Federal Government support for workers and business

• Today the Federal Treasurer announced continued financial support for NSW, Victoria and ACT businesses.

• Yesterday the Treasurer announced a phasing down on Covid-19 disaster payments as states or territories reached 70 per cent full vaccination of its population.

• The latest updates on support measures will help workers and businesses in their planning for so-called ‘freedom’ days and the period that follows. Stimulus is always well regarded by sharemarket investors. Consumer staples is today’s out-performer, up 2.4 per cent.

Today’s economic data: Job vacancies

Job vacancies fell by 9.8 per cent in the three months to August to 334,000.

• The result predictably reflects the Delta lockdowns in the south-east of the nation. In fact vacancies slumped 16 per cent in both NSW and South Australia. And vacancies fell most in Accommodation and food services (down by 28 per cent); and Arts and recreation services (down by 27 per cent). But job vacancies are at record highs in Western Australia and Queensland.

• Before the Delta outbreaks, the job market was remarkably resilient. With foreign borders closed, business have been keen to retain staff. Once lockdowns become shorter and less frequent the job market should bounce back. Vacancies are still 46 per cent higher than at the start of the pandemic (or more than 106,000 higher).

• The high number of jobs on offer and generally firm job security raise scope for increased retail therapy in November and December.

Today’s economic data: Building approvals

Building approvals rose by 6.8 per cent in August.

• Council approvals to build new dwellings are volatile on a monthly basis. The near 7 per cent lift in approvals in August followed an 8.6 per cent fall in July. But in the year to August, dwelling approvals stood at a 3-year high of 228,838, up 30.9 per cent on the year and only 6 per cent below all-time highs.

• After falling 27 per cent in three months, approvals to build houses rose 3.8 per cent in August with apartments up 12.7 per cent.

• Work in home construction will remain elevated for the next 6-9 months. The interesting time will come when Aussies can travel abroad and migrants can again move to Australia. The interaction will determine where home building is headed later in 2022.

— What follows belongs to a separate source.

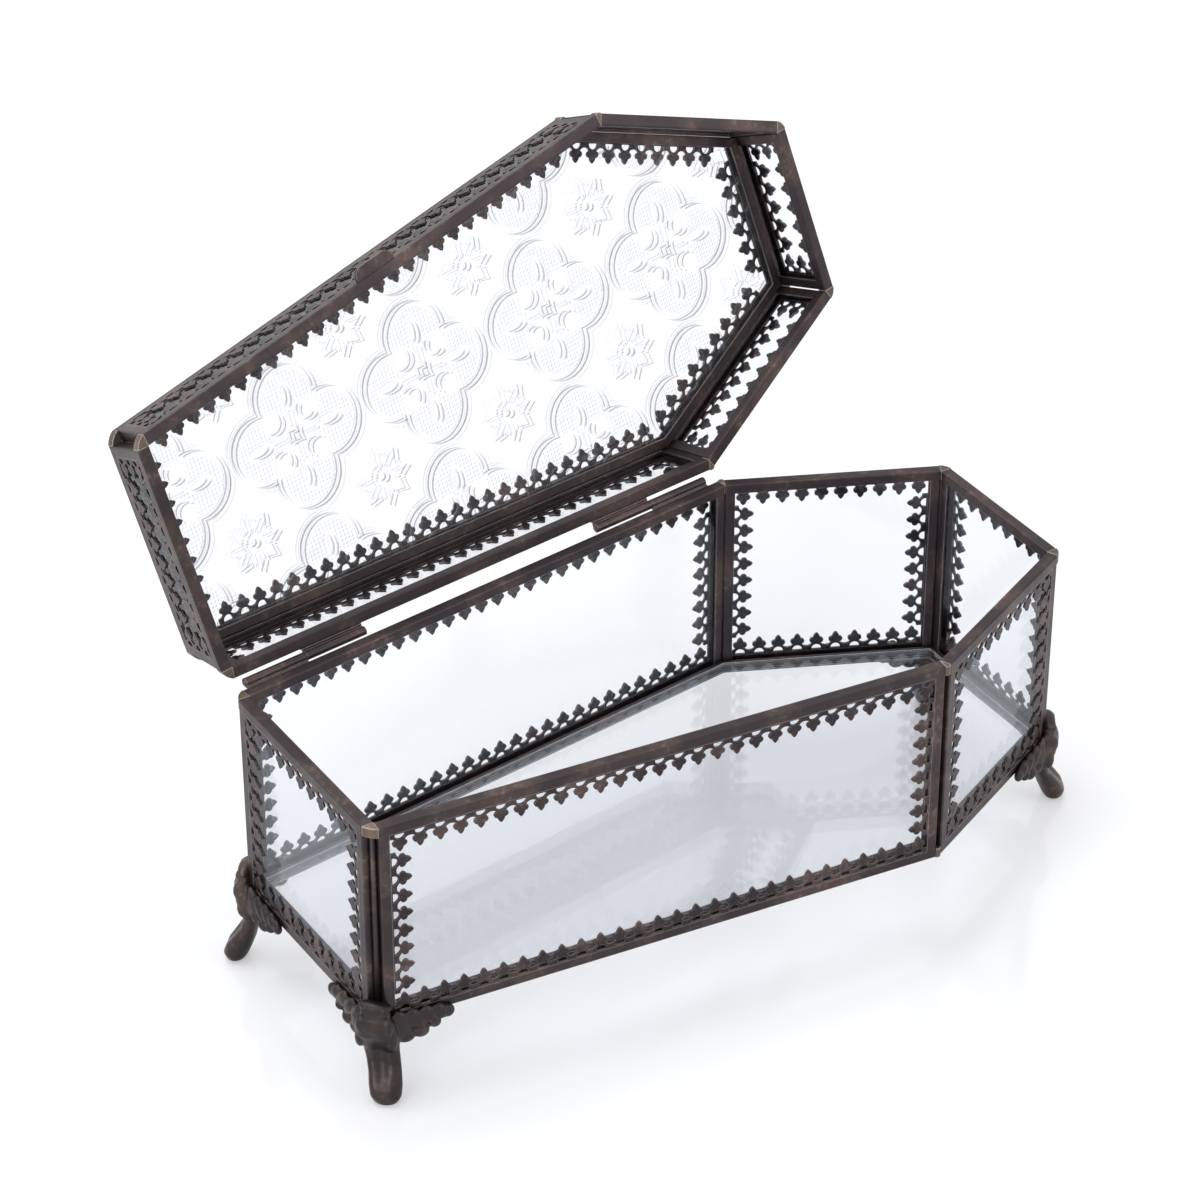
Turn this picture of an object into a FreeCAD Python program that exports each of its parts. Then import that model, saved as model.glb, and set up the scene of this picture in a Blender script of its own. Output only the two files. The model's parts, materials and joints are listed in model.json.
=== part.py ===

Today’s economic data: Private sector credit

Private sector credit (loans outstanding) rose 0.6 per cent in August to be up 4.7 per cent on the year.

• Housing credit is the mainstay, up 0.6 per cent in the month, but business loans posted a nice 0.6 per cent gain also in August. Personal lending fell by 0.6 per cent. Housing credit is up 6.2 per cent on the year with business loans up 3.4 per cent.

• Owner-occupier housing credit is up 8.4 per cent on the year (5-year high) with investor loans up 2.2 per cent (3-year high).

• There is scope for annual credit growth to lift to near 7 per cent in early 2022 – a 13-year high and therefore supportive of the outlook for the financial sector.

Resources & Energy quarterly

• The Federal Department of Industry has released its quarterly forecasts for the non-rural resources sector. The commentary and forecasts may be useful for investors assessing prospects for mining and energy sectors.

• “Australia’s resource and energy exports are estimated at a record $349 billion in 2021–22, up from $310 billion in 2020–21. In 2022–23, exports are forecast to decline by 14 per cent to $299 billion.”